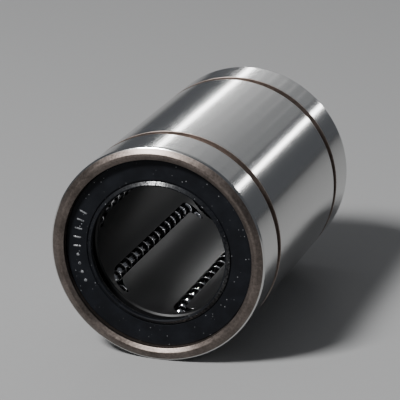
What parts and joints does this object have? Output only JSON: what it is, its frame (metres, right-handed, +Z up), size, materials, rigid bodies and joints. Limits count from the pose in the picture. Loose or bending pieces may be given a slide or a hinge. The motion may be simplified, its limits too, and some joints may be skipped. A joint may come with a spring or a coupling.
{
  "type": "linear ball bushing",
  "caption": "Closed, sealed linear ball bushing: a ground steel sleeve with snap-ring grooves, rubber end seals and recirculating ball rows that carry a round shaft.",
  "frame": {"origin": "middle of the bore, on its axis", "axes": "+Y along the bore from the front end to the rear end, +Z up, +X to the right seen from the front"},
  "size_m": [0.04, 0.059, 0.04],
  "materials": {
    "sleeve_steel": "ground satin barrel with a brownish heat tint on the grooves, chamfers and end faces",
    "plain_steel": "dull stamped steel",
    "ball_steel": "polished bearing steel",
    "cage_resin": "glossy black moulded resin",
    "seal_rubber": "near-black synthetic rubber with a faint sheen"
  },
  "bodies": {
    "housing": {"outer_sleeve": "sleeve_steel", "ball_cage": "cage_resin", "front_seal_rubber": "seal_rubber", "front_seal_core": "plain_steel", "front_retaining_ring": "plain_steel", "rear_seal_rubber": "seal_rubber", "rear_seal_core": "plain_steel", "rear_retaining_ring": "plain_steel"},
    "circuit_1_loaded_row": {"circuit_1_loaded_row": "ball_steel"},
    "circuit_1_return_row": {"circuit_1_return_row": "ball_steel"},
    "circuit_1_front_turn": {"circuit_1_front_turn": "ball_steel"},
    "circuit_1_rear_turn": {"circuit_1_rear_turn": "ball_steel"},
    "circuit_2_loaded_row": {"circuit_2_loaded_row": "ball_steel"},
    "circuit_2_return_row": {"circuit_2_return_row": "ball_steel"},
    "circuit_2_front_turn": {"circuit_2_front_turn": "ball_steel"},
    "circuit_2_rear_turn": {"circuit_2_rear_turn": "ball_steel"},
    "circuit_3_loaded_row": {"circuit_3_loaded_row": "ball_steel"},
    "circuit_3_return_row": {"circuit_3_return_row": "ball_steel"},
    "circuit_3_front_turn": {"circuit_3_front_turn": "ball_steel"},
    "circuit_3_rear_turn": {"circuit_3_rear_turn": "ball_steel"},
    "circuit_4_loaded_row": {"circuit_4_loaded_row": "ball_steel"},
    "circuit_4_return_row": {"circuit_4_return_row": "ball_steel"},
    "circuit_4_front_turn": {"circuit_4_front_turn": "ball_steel"},
    "circuit_4_rear_turn": {"circuit_4_rear_turn": "ball_steel"},
    "circuit_5_loaded_row": {"circuit_5_loaded_row": "ball_steel"},
    "circuit_5_return_row": {"circuit_5_return_row": "ball_steel"},
    "circuit_5_front_turn": {"circuit_5_front_turn": "ball_steel"},
    "circuit_5_rear_turn": {"circuit_5_rear_turn": "ball_steel"},
    "circuit_6_loaded_row": {"circuit_6_loaded_row": "ball_steel"},
    "circuit_6_return_row": {"circuit_6_return_row": "ball_steel"},
    "circuit_6_front_turn": {"circuit_6_front_turn": "ball_steel"},
    "circuit_6_rear_turn": {"circuit_6_rear_turn": "ball_steel"}
  },
  "joints": [
    {"name": "circuit_1_roll", "type": "slide", "parent": "housing", "child": "circuit_1_loaded_row", "axis": [0, 1, 0], "range_m": [-0.00159, 0.00159]},
    {"name": "circuit_1_return_roll", "type": "slide", "parent": "housing", "child": "circuit_1_return_row", "axis": [0, 1, 0], "range_m": [-0.00159, 0.00159]},
    {"name": "circuit_1_front_turn_roll", "type": "hinge", "parent": "housing", "child": "circuit_1_front_turn", "pos_m": [0.00961, -0.01908, 0.01058], "axis": [0.8078, 0, 0.5895], "range_deg": [-30.03, 30.03]},
    {"name": "circuit_1_rear_turn_roll", "type": "hinge", "parent": "housing", "child": "circuit_1_rear_turn", "pos_m": [0.00961, 0.01908, 0.01058], "axis": [0.8078, 0, 0.5895], "range_deg": [-30.03, 30.03]},
    {"name": "circuit_2_roll", "type": "slide", "parent": "housing", "child": "circuit_2_loaded_row", "axis": [0, 1, 0], "range_m": [-0.00159, 0.00159]},
    {"name": "circuit_2_return_roll", "type": "slide", "parent": "housing", "child": "circuit_2_return_row", "axis": [0, 1, 0], "range_m": [-0.00159, 0.00159]},
    {"name": "circuit_2_front_turn_roll", "type": "hinge", "parent": "housing", "child": "circuit_2_front_turn", "pos_m": [-0.00436, -0.01908, 0.01361], "axis": [-0.1066, 0, 0.9943], "range_deg": [-30.03, 30.03]},
    {"name": "circuit_2_rear_turn_roll", "type": "hinge", "parent": "housing", "child": "circuit_2_rear_turn", "pos_m": [-0.00436, 0.01908, 0.01361], "axis": [-0.1066, 0, 0.9943], "range_deg": [-30.03, 30.03]},
    {"name": "circuit_3_roll", "type": "slide", "parent": "housing", "child": "circuit_3_loaded_row", "axis": [0, 1, 0], "range_m": [-0.00159, 0.00159]},
    {"name": "circuit_3_return_roll", "type": "slide", "parent": "housing", "child": "circuit_3_return_row", "axis": [0, 1, 0], "range_m": [-0.00159, 0.00159]},
    {"name": "circuit_3_front_turn_roll", "type": "hinge", "parent": "housing", "child": "circuit_3_front_turn", "pos_m": [-0.01397, -0.01908, 0.00303], "axis": [-0.9144, 0, 0.4048], "range_deg": [-30.03, 30.03]},
    {"name": "circuit_3_rear_turn_roll", "type": "hinge", "parent": "housing", "child": "circuit_3_rear_turn", "pos_m": [-0.01397, 0.01908, 0.00303], "axis": [-0.9144, 0, 0.4048], "range_deg": [-30.03, 30.03]},
    {"name": "circuit_4_roll", "type": "slide", "parent": "housing", "child": "circuit_4_loaded_row", "axis": [0, 1, 0], "range_m": [-0.00159, 0.00159]},
    {"name": "circuit_4_return_roll", "type": "slide", "parent": "housing", "child": "circuit_4_return_row", "axis": [0, 1, 0], "range_m": [-0.00159, 0.00159]},
    {"name": "circuit_4_front_turn_roll", "type": "hinge", "parent": "housing", "child": "circuit_4_front_turn", "pos_m": [-0.00961, -0.01908, -0.01058], "axis": [-0.8078, 0, -0.5895], "range_deg": [-30.03, 30.03]},
    {"name": "circuit_4_rear_turn_roll", "type": "hinge", "parent": "housing", "child": "circuit_4_rear_turn", "pos_m": [-0.00961, 0.01908, -0.01058], "axis": [-0.8078, 0, -0.5895], "range_deg": [-30.03, 30.03]},
    {"name": "circuit_5_roll", "type": "slide", "parent": "housing", "child": "circuit_5_loaded_row", "axis": [0, 1, 0], "range_m": [-0.00159, 0.00159]},
    {"name": "circuit_5_return_roll", "type": "slide", "parent": "housing", "child": "circuit_5_return_row", "axis": [0, 1, 0], "range_m": [-0.00159, 0.00159]},
    {"name": "circuit_5_front_turn_roll", "type": "hinge", "parent": "housing", "child": "circuit_5_front_turn", "pos_m": [0.00436, -0.01908, -0.01361], "axis": [0.1066, 0, -0.9943], "range_deg": [-30.03, 30.03]},
    {"name": "circuit_5_rear_turn_roll", "type": "hinge", "parent": "housing", "child": "circuit_5_rear_turn", "pos_m": [0.00436, 0.01908, -0.01361], "axis": [0.1066, 0, -0.9943], "range_deg": [-30.03, 30.03]},
    {"name": "circuit_6_roll", "type": "slide", "parent": "housing", "child": "circuit_6_loaded_row", "axis": [0, 1, 0], "range_m": [-0.00159, 0.00159]},
    {"name": "circuit_6_return_roll", "type": "slide", "parent": "housing", "child": "circuit_6_return_row", "axis": [0, 1, 0], "range_m": [-0.00159, 0.00159]},
    {"name": "circuit_6_front_turn_roll", "type": "hinge", "parent": "housing", "child": "circuit_6_front_turn", "pos_m": [0.01397, -0.01908, -0.00303], "axis": [0.9144, 0, -0.4048], "range_deg": [-30.03, 30.03]},
    {"name": "circuit_6_rear_turn_roll", "type": "hinge", "parent": "housing", "child": "circuit_6_rear_turn", "pos_m": [0.01397, 0.01908, -0.00303], "axis": [0.9144, 0, -0.4048], "range_deg": [-30.03, 30.03]}
  ],
  "couplings": [
    {"joint": "circuit_1_return_roll", "follows": "circuit_1_roll", "ratio": -1},
    {"joint": "circuit_1_front_turn_roll", "follows": "circuit_1_roll", "rad_per_m": 329.31},
    {"joint": "circuit_1_rear_turn_roll", "follows": "circuit_1_roll", "rad_per_m": 329.31},
    {"joint": "circuit_2_return_roll", "follows": "circuit_2_roll", "ratio": -1},
    {"joint": "circuit_2_front_turn_roll", "follows": "circuit_2_roll", "rad_per_m": 329.31},
    {"joint": "circuit_2_rear_turn_roll", "follows": "circuit_2_roll", "rad_per_m": 329.31},
    {"joint": "circuit_3_return_roll", "follows": "circuit_3_roll", "ratio": -1},
    {"joint": "circuit_3_front_turn_roll", "follows": "circuit_3_roll", "rad_per_m": 329.31},
    {"joint": "circuit_3_rear_turn_roll", "follows": "circuit_3_roll", "rad_per_m": 329.31},
    {"joint": "circuit_4_return_roll", "follows": "circuit_4_roll", "ratio": -1},
    {"joint": "circuit_4_front_turn_roll", "follows": "circuit_4_roll", "rad_per_m": 329.31},
    {"joint": "circuit_4_rear_turn_roll", "follows": "circuit_4_roll", "rad_per_m": 329.31},
    {"joint": "circuit_5_return_roll", "follows": "circuit_5_roll", "ratio": -1},
    {"joint": "circuit_5_front_turn_roll", "follows": "circuit_5_roll", "rad_per_m": 329.31},
    {"joint": "circuit_5_rear_turn_roll", "follows": "circuit_5_roll", "rad_per_m": 329.31},
    {"joint": "circuit_6_return_roll", "follows": "circuit_6_roll", "ratio": -1},
    {"joint": "circuit_6_front_turn_roll", "follows": "circuit_6_roll", "rad_per_m": 329.31},
    {"joint": "circuit_6_rear_turn_roll", "follows": "circuit_6_roll", "rad_per_m": 329.31}
  ]
}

## GIVEN REQUEST
Look through the material above and pick out each line holding the word "joints".

## WRITTEN ANSWER
What parts and joints does this object have? Output only JSON: what it is, its frame (metres, right-handed, +Z up), size, materials, rigid bodies and joints. Limits count from the pose in the picture. Loose or bending pieces may be given a slide or a hinge. The motion may be simplified, its limits too, and some joints may be skipped. A joint may come with a spring or a coupling.
  "joints": [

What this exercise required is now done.